For the infrastructure software segment specifically, gross margin was a fantastic 88% while operating margin was 60%. Hock noted that overall margins should return to historical averages by fiscal 2025.
The company intends to continue paying $2b of debt off quarterly through fiscal ’24, initially favoring the $28b of floating rate debt which carries a weighted average rate of 6.6% and 2.8 average years to maturity. The company also has $48b in fixed rate debt with a weighted average coupon rate of 3.5% and 8.2 average years to maturity.
Broadcom is leading the transition to 800 gigabit optical interconnects while investing to develop “1.6 terabit connectivity”. Management expects the release of the 100 terabit Tomahawk 6 networking switch by late 2025. They are currently about 2-3 years ahead of the competition in networking switches and this would solidify that lead.
Investor Takeaway
These results speak for themselves.

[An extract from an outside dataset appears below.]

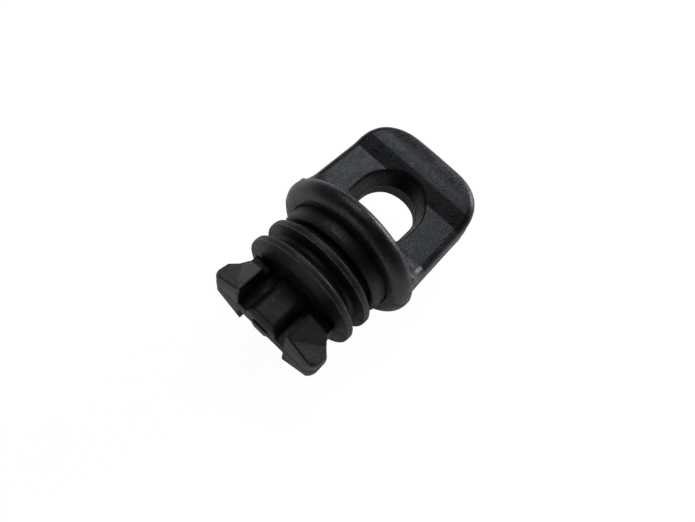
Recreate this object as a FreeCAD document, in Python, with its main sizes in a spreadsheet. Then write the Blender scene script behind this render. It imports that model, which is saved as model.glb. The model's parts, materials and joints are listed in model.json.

Broadcom has a strong and demonstrable competitive advantage. Unit shipments are exploding, the company is winning designs for next-gen custom silicon, and many of the leading AI factories are networked with Broadcom hardware. This company exists at the center of a very rosy long-term picture. We are amidst a hardware spending megacycle powered by AI. A huge acceleration in AI revenue cancelled out broad based cyclical slowdowns in other segments for the company. Management expects these cyclical headwinds to turn more positive throughout the remainder of 2024, and with AI spend expected to remain robust moving forward, the 2025 picture remains extremely positive. Further, the VMware integration is going very well as the company continues to cut down on complexity and costs while simplifying product offerings for customers.
Broadcom was in the perfect place at the perfect time to reap the benefits of the blossoming AI industry. While Nvidia is powering AI, Broadcom is connecting it. The company is consistently de-levering and executing flawlessly at scale while investing heavily to maintain its compelling lead. I reiterate my Buy rating on Broadcom.